PROBLEM TO WORK ON:
Beginning with the line that contains "temperature_probe();" and ending with the line that contains "SENSOR = 36", reproduce each line exactly; include both and add nothing.
....
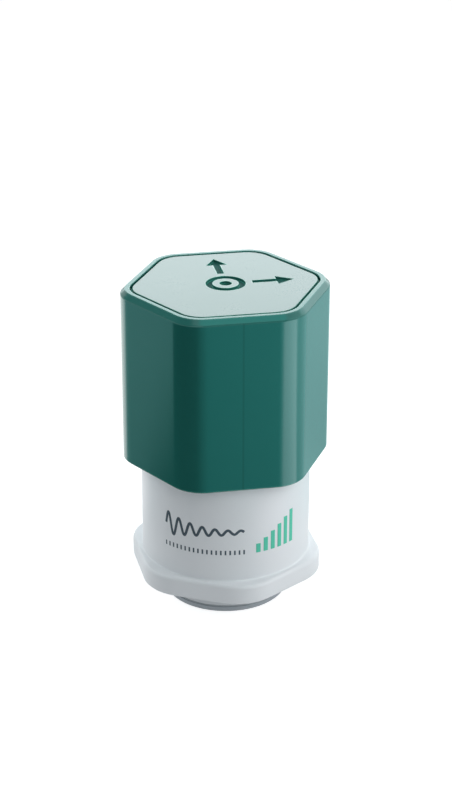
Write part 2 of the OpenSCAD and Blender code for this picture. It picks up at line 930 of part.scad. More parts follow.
module battery_pad() {
    color([0.25, 0.25, 0.27])
    difference() {
        rod(pad_d / 2, can_top, nub_top);
        rod(pad_bore / 2, can_top - past, nub_top + past);
    }
}

module board_tray() {
    color(grey_nylon)
    difference() {
        union() {
            rod(deck_r, tray_z, tray_top);
            around(standoff_angles, standoff_pitch)
                rod(standoff_d / 2, tray_top - past, board_z);
        }
        around(pillar_angles, pillar_pitch)
            rod(screw_hole_r, tray_z - past, tray_top + past);
        around(standoff_angles, standoff_pitch)
            rod(screw_hole_r, board_top - screw_l - past, board_z + past);
        cable_slot(tray_z - past, tray_top + past);
        strip_slot(negative_angle, tray_z - past, tray_top + past);
        strip_slot(positive_angle, tray_z - past, tray_top + past);
    }
}

module tray_screws() {
    color(tin)
        around(pillar_angles, pillar_pitch)
            small_screw(tray_top);
}

module radio_board() {
    color(board_green)
    difference() {
        rod(board_r, board_z, board_top);
        around(standoff_angles, standoff_pitch)
            rod(screw_hole_r, board_z - past, board_top + past);
        cable_slot(board_z - past, board_top + past);
    }
}

module board_screws() {
    color(tin)
        around(standoff_angles, standoff_pitch)
            small_screw(board_top);
}

// Screening can with a shallow pressed field in its top
module radio_module() {
    field_inset = 1.5;
    field_depth = 0.2;
    field = [radio_size[0] - 2 * field_inset, radio_size[1] - 2 * field_inset, past];
    color(tin)
    difference() {
        standing_block(radio_size, radio_at, board_top);
        standing_block(field, radio_at, board_top + radio_size[2] - field_depth);
    }
}

// Stamped inverted-F antenna: a plate on a feed leg and a ground leg
module antenna() {
    leg_w = 1.2;
    leg_gap = 3;
    left = antenna_at[0] - antenna_l / 2;
    front = antenna_at[1] - antenna_w / 2;
    color(brass)
    union() {
        translate([left, front, board_top + antenna_h - antenna_t])
            cube([antenna_l, antenna_w, antenna_t]);
        for (start = [0, leg_gap])
            translate([left + start, front, board_top])
                cube([leg_w, antenna_t, antenna_h]);
        translate([left + antenna_l - antenna_t, front, board_top])
            cube([antenna_t, antenna_w, antenna_h]);
    }
}

module processor_chip() {
    color(black_epoxy)
        chip(processor_size, processor_at, board_top);
}

module memory_chip() {
    color(black_epoxy)
        chip(memory_size, memory_at, board_top);
}

module clock_crystal() {
    color(tin)
        standing_block(crystal_size, crystal_at, board_top);
}

module buffer_capacitor() {
    color([0.75, 0.55, 0.15])
        standing_block(capacitor_size, capacitor_at, board_top);
}

// Glass tube with a bent lead at each end
module reed_switch() {
    lead_d = 0.5;
    axis_z = board_top + reed_d / 2 + hole_clear;
    lead_reach = reed_l / 2 + reed_lead_l;
    color([0.7, 0.85, 0.8])
    union() {
        translate([reed_at[0] - reed_l / 2, reed_at[1], axis_z])
            rotate([0, 90, 0])
                cylinder(d = reed_d, h = reed_l);
        for (side = [-1, 1]) {
            translate([reed_at[0] + side * lead_reach, reed_at[1], axis_z])
                rotate([0, -side * 90, 0])
                    cylinder(d = lead_d, h = reed_lead_l + past);
            translate([reed_at[0] + side * lead_reach, reed_at[1], 0])
                rod(lead_d / 2, board_top, axis_z + lead_d / 2);
        }
    }
}

module status_led() {
    color([0.8, 0.95, 0.8])
        standing_block(led_size, led_at, board_top);
}

cap();
lid_plate();
lid_tape();
cap_seal();
housing();
mounting_base();
base_gasket();
base_washer();
base_nut();
sensor_board();
sensor_screws();
accelerometer();
signal_chip();
sensor_connector();
temperature_probe();
flat_cable();
battery_cradle();
cradle_screws();
battery();
negative_contact();
positive_contact();
battery_pad();
board_tray();
tray_screws();
radio_board();
board_screws();
radio_module();
antenna();
processor_chip();
memory_chip();
clock_crystal();
buffer_capacitor();
reed_switch();
status_led();
board_connector();
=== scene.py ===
"""Looks of a wireless condition monitoring sensor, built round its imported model, in metres."""

import json
import math

import bmesh
import bpy
import numpy as np
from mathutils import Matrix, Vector


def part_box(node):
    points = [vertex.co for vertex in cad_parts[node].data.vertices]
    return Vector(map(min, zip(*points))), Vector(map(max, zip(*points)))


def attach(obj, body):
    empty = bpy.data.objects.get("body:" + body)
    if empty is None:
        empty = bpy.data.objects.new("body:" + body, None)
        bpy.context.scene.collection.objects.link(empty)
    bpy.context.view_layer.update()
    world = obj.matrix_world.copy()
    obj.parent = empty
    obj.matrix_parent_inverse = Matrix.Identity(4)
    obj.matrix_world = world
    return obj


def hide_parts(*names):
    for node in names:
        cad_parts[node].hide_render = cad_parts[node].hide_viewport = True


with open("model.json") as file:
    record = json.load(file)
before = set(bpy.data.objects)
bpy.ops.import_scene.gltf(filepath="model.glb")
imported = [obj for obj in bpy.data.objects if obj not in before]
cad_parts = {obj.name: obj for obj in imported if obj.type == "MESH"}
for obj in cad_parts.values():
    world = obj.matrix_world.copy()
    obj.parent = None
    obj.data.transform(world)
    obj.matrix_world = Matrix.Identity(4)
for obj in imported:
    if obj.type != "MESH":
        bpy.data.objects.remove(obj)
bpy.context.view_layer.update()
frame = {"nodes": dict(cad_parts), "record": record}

MM = 0.001

# The view: where the camera stands from the middle of the sensor, its lens and film width in mm
VIEW_AZIMUTH = -10.37
VIEW_ELEVATION = 24.48
VIEW_DISTANCE = 528.5 * MM
VIEW_TARGET = Vector((0.1 * MM, 0, 54.87 * MM))
LENS = 90
SENSOR = 36

# The studio: a lit paper floor, how much brighter the camera and reflections see it, and the air
FLOOR_COLOUR = (0.47, 0.48, 0.49, 1)
FLOOR_GLOW = 0.15
FLOOR_SEEN = 0.66
FLOOR_MIRRORED = 0.42
FLOOR_REACH = 6.0
FILL_COLOUR = (0.93, 0.97, 1.0, 1)
FILL_STRENGTH = 0.35
# Lamps: azimuth, elevation, distance, width, height, radiance, whether gloss shows it, colour
PLAIN = (1.0, 1.0, 1.0)
WARM = (1.0, 1.0, 1.05)
MINT = (0.28, 1.04, 1.03)
COOL = (0.62, 1.0, 1.02)
LAMP_AIM = 45 * MM
SOFTBOXES = {
    "key_right": (74, 28, 0.55, 0.4, 0.5, 2.8, False, PLAIN),
    "front_fill": (12, 38, 0.55, 0.3, 0.3, 1.5, False, PLAIN),
    "left_fill": (-130, 16, 0.6, 0.25, 0.5, 4.7, False, PLAIN),
    "back_panel": (172, 22, 0.6, 0.7, 0.3, 1.98, True, (0.89, 1.0, 1.03)),
}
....
OUTPUT:
temperature_probe();
flat_cable();
battery_cradle();
cradle_screws();
battery();
negative_contact();
positive_contact();
battery_pad();
board_tray();
tray_screws();
radio_board();
board_screws();
radio_module();
antenna();
processor_chip();
memory_chip();
clock_crystal();
buffer_capacitor();
reed_switch();
status_led();
board_connector();
=== scene.py ===
"""Looks of a wireless condition monitoring sensor, built round its imported model, in metres."""

import json
import math

import bmesh
import bpy
import numpy as np
from mathutils import Matrix, Vector


def part_box(node):
    points = [vertex.co for vertex in cad_parts[node].data.vertices]
    return Vector(map(min, zip(*points))), Vector(map(max, zip(*points)))


def attach(obj, body):
    empty = bpy.data.objects.get("body:" + body)
    if empty is None:
        empty = bpy.data.objects.new("body:" + body, None)
        bpy.context.scene.collection.objects.link(empty)
    bpy.context.view_layer.update()
    world = obj.matrix_world.copy()
    obj.parent = empty
    obj.matrix_parent_inverse = Matrix.Identity(4)
    obj.matrix_world = world
    return obj


def hide_parts(*names):
    for node in names:
        cad_parts[node].hide_render = cad_parts[node].hide_viewport = True


with open("model.json") as file:
    record = json.load(file)
before = set(bpy.data.objects)
bpy.ops.import_scene.gltf(filepath="model.glb")
imported = [obj for obj in bpy.data.objects if obj not in before]
cad_parts = {obj.name: obj for obj in imported if obj.type == "MESH"}
for obj in cad_parts.values():
    world = obj.matrix_world.copy()
    obj.parent = None
    obj.data.transform(world)
    obj.matrix_world = Matrix.Identity(4)
for obj in imported:
    if obj.type != "MESH":
        bpy.data.objects.remove(obj)
bpy.context.view_layer.update()
frame = {"nodes": dict(cad_parts), "record": record}

MM = 0.001

# The view: where the camera stands from the middle of the sensor, its lens and film width in mm
VIEW_AZIMUTH = -10.37
VIEW_ELEVATION = 24.48
VIEW_DISTANCE = 528.5 * MM
VIEW_TARGET = Vector((0.1 * MM, 0, 54.87 * MM))
LENS = 90
SENSOR = 36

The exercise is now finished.